Given problem.
Copy every line from the records below that holds the word "OpenSCAD".

>> start Data for processing

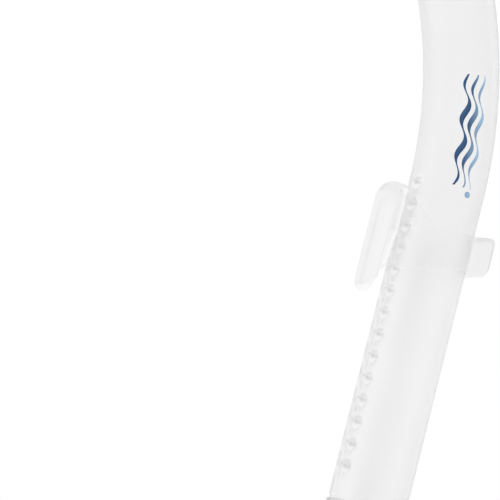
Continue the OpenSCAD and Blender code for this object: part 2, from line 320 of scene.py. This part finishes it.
def honeycombed(mat):
    """Small cells with raised edges, as on a reflective tape."""
    tree = mat.node_tree
    place = add(tree, "ShaderNodeTexCoord")
    cells = add(tree, "ShaderNodeTexVoronoi", feature="DISTANCE_TO_EDGE", Scale=420.0,
                Randomness=0.25)
    tree.links.new(place.outputs["Object"], cells.inputs["Vector"])
    edge = mapped(tree, cells.outputs["Distance"], from_max=0.12)
    bump = add(tree, "ShaderNodeBump", Strength=0.6, Distance=0.0003, invert=True)
    tree.links.new(edge, bump.inputs["Height"])
    tree.links.new(bump.outputs["Normal"], tree.nodes["Principled BSDF"].inputs["Normal"])
    return mat


def print_ink(name, dark, light):
    """Ink that fades from dark to light across the print."""
    mat, tree, shader = nodes_of(name)
    grain(tree, shader, 2500, 0.00001, 0.45, 0.08)
    place = add(tree, "ShaderNodeAttribute", attribute_name="across")
    fade = mapped(tree, place.outputs["Fac"], from_min=-1)
    coloured(tree, fade, shader, ((0.35, dark), (0.95, light)))
    return mat


CLEAR = clear_plastic("clear_plastic", CLEAR_ROUGH, 1.12, tint=(0.93, 0.93, 0.93))
# The barrel's and the studs' tint carries painted highlights and shade from the tone attribute.
BARREL = toned(clear_plastic("clear_barrel", CLEAR_ROUGH, 1.12), 0.02)
BARREL_STUD = toned(clear_plastic("clear_stud", 0.08, 1.5), 0.0)
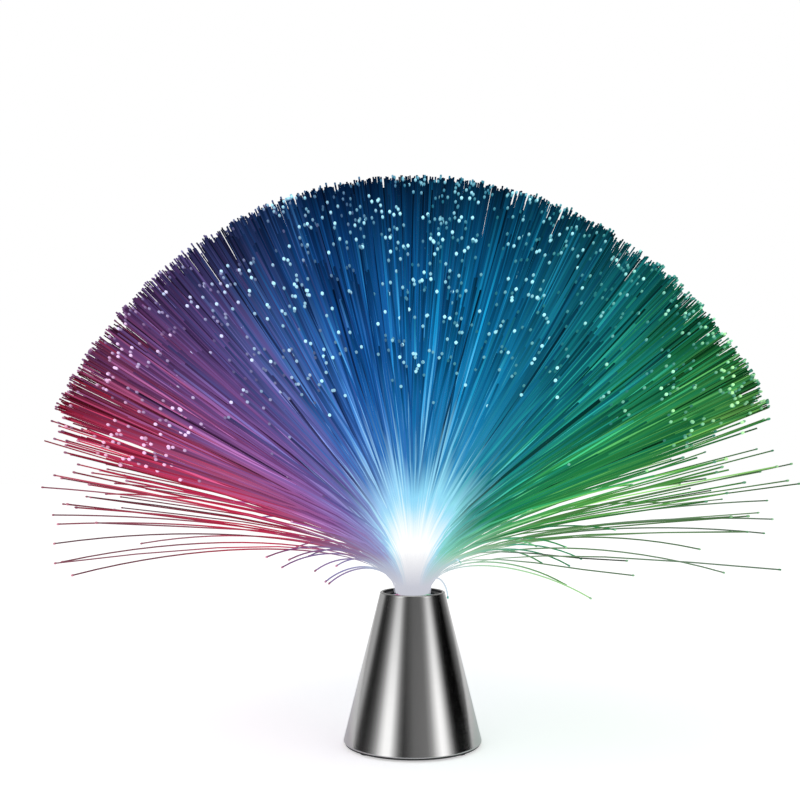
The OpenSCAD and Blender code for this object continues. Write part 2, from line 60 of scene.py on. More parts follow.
PHOTO_PX = 800          # width and height of the photograph
LENS_PX = 1199.0        # the lens in pixels of the photograph
HORIZON_PX = 425.0      # the horizon's row in the photograph
AXIS_PX = 412.5         # the column that the cone's axis lies on
SENSOR_MM = 36.0
CAMERA_DISTANCE = 0.7
CAMERA_HEIGHT = 0.185


def add_object(name, data):
    thing = bpy.data.objects.new(name, data)
    bpy.context.scene.collection.objects.link(thing)
    return thing


def new_mesh(name, points, faces, material):
    mesh = bpy.data.meshes.new(name)
    mesh.from_pydata(points, [], faces)
    mesh.materials.append(material)
    return mesh


def make_camera():
    """The photograph's view of the lamp."""
    data = bpy.data.cameras.new("camera")
    data.sensor_width = SENSOR_MM
    data.lens = LENS_PX / PHOTO_PX * SENSOR_MM
    data.clip_start = 0.01
    data.clip_end = 20
    camera = add_object("camera", data)
    pitch = math.atan((HORIZON_PX - PHOTO_PX / 2) / LENS_PX)
    aside = (AXIS_PX - PHOTO_PX / 2) / LENS_PX * CAMERA_DISTANCE
    camera.location = (-aside, -CAMERA_DISTANCE, CAMERA_HEIGHT)
    camera.rotation_euler = (math.radians(90) + pitch, 0, 0)
    bpy.context.scene.camera = camera


# ---------- node helpers ----------


def new_material(name):
    """A material with its nodes, links and Principled shader."""
    material = bpy.data.materials.new(name)
    material.use_nodes = True
    nodes, links = material.node_tree.nodes, material.node_tree.links
    return material, nodes, links, nodes["Principled BSDF"]


def bare_material(name):
    """A material whose nodes are cleared, with its nodes, links and surface socket."""
    material = bpy.data.materials.new(name)
    material.use_nodes = True
    nodes, links = material.node_tree.nodes, material.node_tree.links
    nodes.clear()
    output = nodes.new("ShaderNodeOutputMaterial")
    return material, nodes, links, output.inputs["Surface"]


def attribute(nodes, name):
    node = nodes.new("ShaderNodeAttribute")
    node.attribute_name = name
    return node.outputs["Fac"]


def math_node(nodes, links, operation, a, b=None, c=None):
    node = nodes.new("ShaderNodeMath")
    node.operation = operation
    for socket, value in zip(node.inputs, (a, b, c)):
        if value is None:
            continue
        if isinstance(value, (int, float)):
            socket.default_value = value
        else:
            links.new(value, socket)
    return node.outputs[0]


def ramp(nodes, links, value, stops, smooth=False):
    """A colour ramp with (place, colour) stops."""
    node = nodes.new("ShaderNodeValToRGB")
    node.color_ramp.interpolation = "EASE" if smooth else "LINEAR"
    elements = node.color_ramp.elements
    elements[0].position, elements[1].position = stops[0][0], stops[-1][0]
    elements[0].color, elements[1].color = (*stops[0][1], 1), (*stops[-1][1], 1)
    for place, colour in stops[1:-1]:
        elements.new(place).color = (*colour, 1)
    links.new(value, node.inputs["Fac"])
    return node.outputs["Color"]


def grey(level):
    return (level, level, level)


def grey_ramp(nodes, links, value, stops):
    """A ramp with (place, grey level) stops."""
    return ramp(nodes, links, value, [(place, grey(level)) for place, level in stops])


def mix(nodes, links, factor, a, b, blend="MIX"):
    node = nodes.new("ShaderNodeMix")
    node.data_type = "RGBA"
    node.blend_type = blend
    for socket, value in ((node.inputs[0], factor), (node.inputs[6], a), (node.inputs[7], b)):
        if isinstance(value, (int, float)):
            socket.default_value = value
        elif isinstance(value, tuple):
            socket.default_value = (*value, 1)
        else:
            links.new(value, socket)
    return node.outputs[2]


def multiply(nodes, links, a, b):
    return mix(nodes, links, 1.0, a, b, "MULTIPLY")


def place_in_box(nodes, links):
    """Where a point lies between the two ends of the piece, from 0 to 1 on each axis."""
    place = nodes.new("ShaderNodeTexCoord")
    split = nodes.new("ShaderNodeSeparateXYZ")
    links.new(place.outputs["Generated"], split.inputs[0])
    return split.outputs


def noise(nodes, links, scale, stretch=(1, 1, 1), detail=3.0):
    """Noise over the piece's own space, in waves per metre, stretched along its axes."""
    place = nodes.new("ShaderNodeTexCoord")
    mapping = nodes.new("ShaderNodeMapping")
    mapping.inputs["Scale"].default_value = stretch
    texture = nodes.new("ShaderNodeTexNoise")
    texture.inputs["Scale"].default_value = scale
    texture.inputs["Detail"].default_value = detail
    links.new(place.outputs["Object"], mapping.inputs["Vector"])
    links.new(mapping.outputs["Vector"], texture.inputs["Vector"])
    return texture.outputs["Fac"]


def cell_distance(nodes, links, scale, feature="F1"):
    """A pattern of cells over the piece's own space: how far a point is from the middle of its
    cell, or from the cell's edge."""
    place = nodes.new("ShaderNodeTexCoord")
    cells = nodes.new("ShaderNodeTexVoronoi")
    cells.feature = feature
    cells.inputs["Scale"].default_value = scale
    links.new(place.outputs["Object"], cells.inputs["Vector"])
    return cells.outputs["Distance"]


def bump(nodes, links, shader, height, distance, strength=1.0):
    node = nodes.new("ShaderNodeBump")
    node.inputs["Strength"].default_value = strength
    node.inputs["Distance"].default_value = distance
    links.new(height, node.inputs["Height"])
    links.new(node.outputs["Normal"], shader.inputs["Normal"])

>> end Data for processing

Problem solution.
Continue the OpenSCAD and Blender code for this object: part 2, from line 320 of scene.py. This part finishes it.
The OpenSCAD and Blender code for this object continues. Write part 2, from line 60 of scene.py on. More parts follow.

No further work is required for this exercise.